Initially, we would like these seminars to focus on general issues of research, such as the nature and purpose of research, research process and research programmes, demarcation of research, methodology of research, research thinking, research practice, etc. At the same time, we can also focus on specific research projects, new research topics, research methods, etc. (Introduction to the FPM, Internal document, XIMB, June 13, 2003).

As we made our intention about this seminar series known, we received enthusiastic support from various individual scholars and researchers from India and abroad. It seemed clearly possible to nurture an “open social group” of the type that have historically facilitated the development of knowledge (the role of such groups has been discussed in one of the seminars by Professor Saberwal; see Report R1.7 in this volume).

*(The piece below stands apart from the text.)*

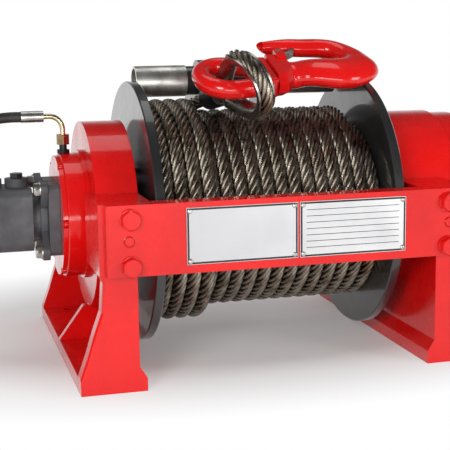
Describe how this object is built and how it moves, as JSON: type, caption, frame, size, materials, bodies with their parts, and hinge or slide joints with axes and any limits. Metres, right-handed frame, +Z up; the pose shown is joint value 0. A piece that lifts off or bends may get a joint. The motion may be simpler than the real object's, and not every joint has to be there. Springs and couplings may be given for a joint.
{
  "type": "hydraulic winch",
  "caption": "Hydraulic drum winch: wire rope drum on two cast pedestals with tie bars, brake, motor, press rollers and a rope end with a latched hook.",
  "frame": {"origin": "centre of the four foot bolts on the mounting face, under the middle of the drum", "axes": "+X along the drum axis from the motor end to the gearbox end, +Y away from the side with the name plates, +Z up"},
  "size_m": [0.7915, 0.5015, 0.455],
  "materials": {
    "red": "glossy red paint on castings",
    "plate": "brushed name plate",
    "black": "satin black paint",
    "rope": "greased steel wire rope",
    "motor": "dark grey cast housing",
    "plug": "black plugs",
    "brass": "brass fitting",
    "zinc": "zinc plated steel",
    "rubber": "black hose cover",
    "ferrule": "dark pressed sleeve",
    "hook_red": "glossy red paint on forging"
  },
  "bodies": {
    "frame": {"left_pedestal": "red", "right_pedestal": "red", "front_tie_bar": "red", "rear_tie_bar": "red", "brake_housing": "red", "brake_end_cover": "red", "gearbox_cover": "red", "gearbox_end_cap": "red", "left_name_plate": "plate", "right_name_plate": "plate", "press_bar": "black", "left_press_arm": "black", "right_press_arm": "black", "rope_tail": "rope", "rope_eye": "rope", "motor_adapter_plate": "motor", "motor_housing": "motor", "motor_gear_ring": "motor", "motor_end_cover": "motor", "motor_port_plugs": "plug", "brake_union": "brass", "hose_port_adapter": "brass", "tube_nut": "zinc", "brake_elbow_tube": "zinc", "hose_crimp_brake": "zinc", "hose_crimp_motor": "zinc", "rope_thimble": "zinc", "latch_pin": "zinc", "brake_hose": "rubber", "rope_ferrule": "ferrule", "swivel_ring": "hook_red", "hook": "hook_red"},
    "drum": {"drum_barrel": "black", "left_drum_flange": "black", "right_drum_flange": "black", "rope_winding": "rope"},
    "left_roller": {"left_press_roller": "zinc"},
    "right_roller": {"right_press_roller": "zinc"},
    "latch": {"hook_latch": "zinc"}
  },
  "joints": [
    {"name": "drum_spin", "type": "hinge", "parent": "frame", "child": "drum", "pos_m": [0, 0, 0.207], "axis": [1, 0, 0], "continuous": true},
    {"name": "left_roller_spin", "type": "hinge", "parent": "frame", "child": "left_roller", "pos_m": [-0.12, 0.052, 0.39451], "axis": [1, 0, 0], "continuous": true},
    {"name": "right_roller_spin", "type": "hinge", "parent": "frame", "child": "right_roller", "pos_m": [0.12, 0.052, 0.39451], "axis": [1, 0, 0], "continuous": true},
    {"name": "latch_hinge", "type": "hinge", "parent": "frame", "child": "latch", "pos_m": [0.04, -0.03171, 0.42003], "axis": [0, 0.3746, -0.9272], "range_deg": [0, 30], "stiffness_Nm_per_rad": 0.3, "springref_deg": -28.65}
  ]
}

Through this, we have been able to maintain a sufficiently broad conception of research training. In the 13 seminars we were able to hold in the academic year 2003-2004, we covered topics in a very wide range, as you can see from the reports in this volume. These seminars were led by people drawn from the scholarly community at XIMB as well as other institutions.

May the research world survive and grow through your participation!

May 3, 2005


Reference

National Institute of Educational Planning and Administration. (2001). Quality of doctoral and other equivalent research in universities [Document No. D-11214]. New Delhi, India: Author.